O plano de internacionalização da empresa implica uma descentralização dos negócios que hoje estão concentrados na América do Sul?

Nosso maior investimento não está na América do Sul, mas nos EUA. Temos US$ 1,5 bilhão em exploração e compramos uma refinaria (Passadena, Texas) na qual vamos investir algo em torno de US$ 2 bilhões. Nosso novo investimento máximo internacional vai ser no Golfo do México, onde temos mais de 280 blocos exploratórios em águas ultraprofundas, e nossa maior produção internacional virá da Nigéria, não da América do Sul. Também diversificamos para áreas potencialmente exploratórias. Estamos entrando em países como Tanzânia, Irã, Líbia,Turquia, Índia, Paquistão e Portugal.

A mudança regulatória é um fator de risco inerente para a Petrobras?

Sim, existe em todo o mundo. Nos EUA, por exemplo, o fisco americano avaliou em 2006 que havia erros e que as empresas tinham que se adaptar e mudar voluntariamente seu contrato. É evidente que é um processo de negociação, não tem ato de violência, mas há mudanças sérias que impactam fortemente nos campos de exploração de águas profundas. Além disso, há uma discussão no Congresso americano muito forte de mudança substantiva no imposto de renda sobre o lucro das petrolíferas. Estou falando dos EUA para demonstrar que a questão da renda petrolífera é um problema mundial. Toda vez que aumenta o preço do petróleo, todos os Estados vão buscar taxar mais essa renda.

Há críticas de que a Petrobras decidiu adiantar investimentos para beneficiar o Programa de Aceleração do Crescimento (PAC)…

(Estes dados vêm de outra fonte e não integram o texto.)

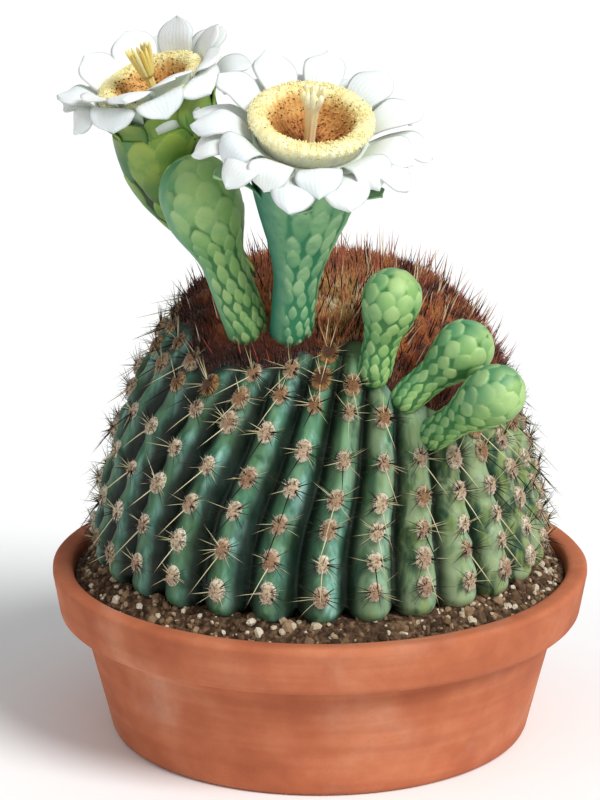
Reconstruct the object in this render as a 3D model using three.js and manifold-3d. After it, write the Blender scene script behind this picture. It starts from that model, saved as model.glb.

Todos os projetos que estão no PAC são projetos que têm significado econômico para a Petrobras. Nós antecipamos e aceleramos os projetos relativos à produção de gás porque o mercado de gás brasileiro vive uma fase de transição muito grande. Saímos de uma situação em que quatro anos atrás o gás representava 4%, 5% da matriz energética e que poderá chegar a 12% – um crescimento de mais de 17% ao ano da demanda –, e hoje metade desse gás é fornecido pela Bolívia. A expansão prevista do mercado de gás brasileiro é gigantesca e vamos sair da situação atual de oferta de 20 milhões de m3 até atingir 71 milhões de m3 em 2011. Vamos construir 4,6 mil kms de gasoduto dentro do País. Temos investimentos de US$ 22 a US$ 26 bilhões, que também incluem refinarias. Todas essas acelerações têm um significado econômico real.

Como imagina a Petrobras daqui a dez anos?

Vejo a Petrobras como uma empresa de energia, ou seja, que vai estar mais diversificada além da produção de petróleo e gás. Nossa visão é de que em 2011 estaremos com produção em torno de 3,5 milhões de barris ao dia e, em 2015, de 4,5 milhões, o que significa metade da produção da Arábia Saudita e da Rússia e mais do que a produção atual da Exxon. Propomos ser a empresa líder de energia do mercado latino-americano. Estaremos presentes amplamente na América Latina, seremos uma empresa integrada, disputando e cooperando com empresas latino-americanas, dependendo da situação de mercado.